Gance has many ardent admirers, to judge by the effusive reviews of the DVD on Amazon. But I find his major silent features a maddening blend of exciting stylistic innovation and old-fashioned, maudlin storytelling. La roue was, as far as we know, the first film to use rapid, rhythmic editing, at times going down to single-frame images. It’s also full of the subjective camera techniques typical of French Impressionist filmmaking: out-of-focus shots, white masks, superimpositions, and so on.
The plot, however, is simple and melodramatic; it centers on Sisif, a train engineer, and his secret adopting of a little girl who survives a train wreck in the opening scene. Norma grows up assuming herself to be his daughter, and Sisif’s son Elie, a sensitive violin-maker, believes her to be his sister. Sisif falls in love with her but stifles his feelings, giving her in marriage to a rich man whom she doesn’t love. When Elie learns the truth, he comes to love her as well but also hides his secret. A great deal of suffering ensues, over which Gance lingers lovingly with many shots of agonized faces.
Most famous are three scenes. The film’s action begins dramatically with the train crash, vividly rendered in many fairly quick shots. In the second, Sisif decides to crash the train in which Norma is traveling to her marriage. Even faster, accelerating editing conveys both Sisif’s anguish and Norma’s growing alarm. It’s a bold and suspenseful scene, and required viewing for anyone interested in silent cinema and the history of film style. The second passage comes after a fight between Elie and Norma’s husband that ends with Elie dangling from a tree root over a cliff. As he hears Norma approaching in an attempt to save him, their life together literally flashes before his eyes in a series of shorter and shorter shots that end with a flurry of single-frame images that end with his fall.
Much of the imagery is also beautiful, in particular the shots of trains passing sinuously along rails, a motif that punctuates the film.
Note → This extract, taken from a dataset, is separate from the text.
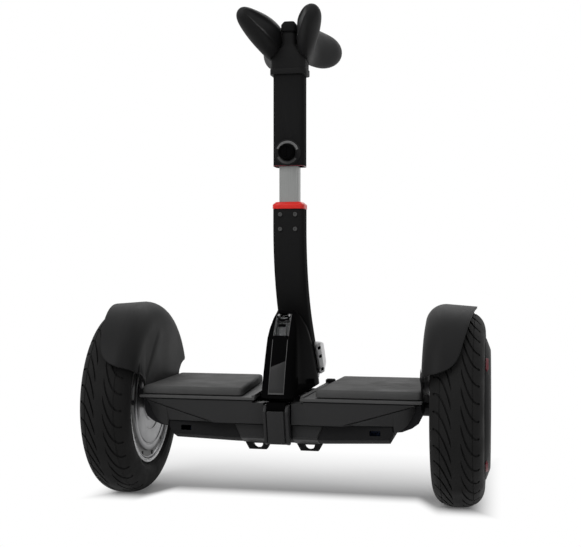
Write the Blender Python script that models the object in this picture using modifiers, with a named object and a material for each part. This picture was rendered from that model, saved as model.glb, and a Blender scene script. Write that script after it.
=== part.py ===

These innovative scenes and other flashy techniques tended to be retained as distributors cut out more and more footage. What got trimmed seems to have been details of the quadruple romance plot. Scenes in the Belgian print that aren’t on the DVD include two brief ones indicating that the husband’s fortunes are declining. This sets up for the moment when Norma is revealed to have been left destitute after his death, a development that comes abruptly in the DVD version. The Belgian print also contains a rather silly scene in which Sisif talks to his train engine and imagines it replying to him.
Modern viewers may find it a bit disconcerting that the interior scenes of Sisif’s small house, built between the rails in a real train-yard, are lit with bright sunlight. Immediately after World War I the French film industry was short on studios and lighting equipment. Using open-air sets and full sunlight was not uncommon there or in countries with small film industries.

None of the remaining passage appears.